Emergence & Becoming—Framing Native Poetics Beyond the “Renaissance”: A Lecture By Jake Skeets
Saturday, Mar 29, 2025 9:00 AM — 10:15 AM
Location: Petree Hall C, Level One, Los Angeles Convention Center
The term “Native American Renaissance” has long been used to describe the surge of Native literary production in the 1960s and ’70s. However, this label risks implying that Native literature lacked sophistication or vitality prior to this moment. Drawing from Diné poetics and cultural frameworks, this lecture—part of the #AWP25 Tribal Colleges & Universities Fellowship Program—will examine how these ideas illuminate the continuity and innovation of Native storytelling traditions, offering a more expansive understanding of Native literature’s past, present, and future.
The Black Ekphrastic Mode featuring Jason Allen-Paisant
Saturday, Mar 29, 2025 10:35 AM — 11:50 AM
Location: Room 503, Level Two, Los Angeles Convention Center
Four UK award-winning Black poets/academics talk about the unique approach to ekphrasis in their latest poetry collections. From four different vantages of the Black gaze, they fuse a relationship between poetry and the visual arts. They share both their poems and praxis. Malika Booker — An Alternative History of Stones (TBC, 2025); Jason Allen-Paisant — Self-Portrait as Othello (Pavilion, 2023); Denise Saul — The Room Between Us (Pavilion, 2022); Nick Makoha — The New Carthaginians (Penguin, 2025).

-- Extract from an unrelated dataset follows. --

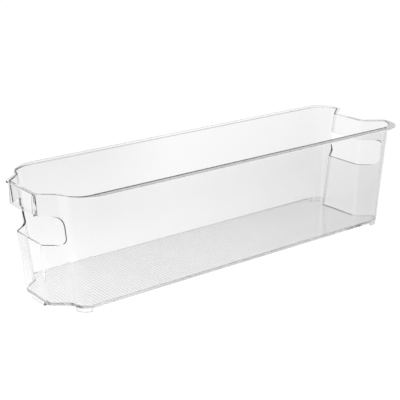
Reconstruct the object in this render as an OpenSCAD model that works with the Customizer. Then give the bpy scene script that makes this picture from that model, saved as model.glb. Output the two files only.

No Excerpts: On the Long Poem featuring Ama Codjoe and Rick Barot
Saturday, Mar 29, 2025 12:10 PM — 1:25 PM
Location: Room 408A, Level Two, Los Angeles Convention Center
Long poems pose many problems for the writer, reader, and teacher. How do poets, past and present, retain the attention of readers? How much does the market shape poem length? How can one teach poems concerned with endlessness in short class periods? The hope is that one may free oneself from these anxieties to make art that endures not just across pages, but across centuries. Dedicated to that long view, this panel features five poets who have written and/or taught long poems themselves.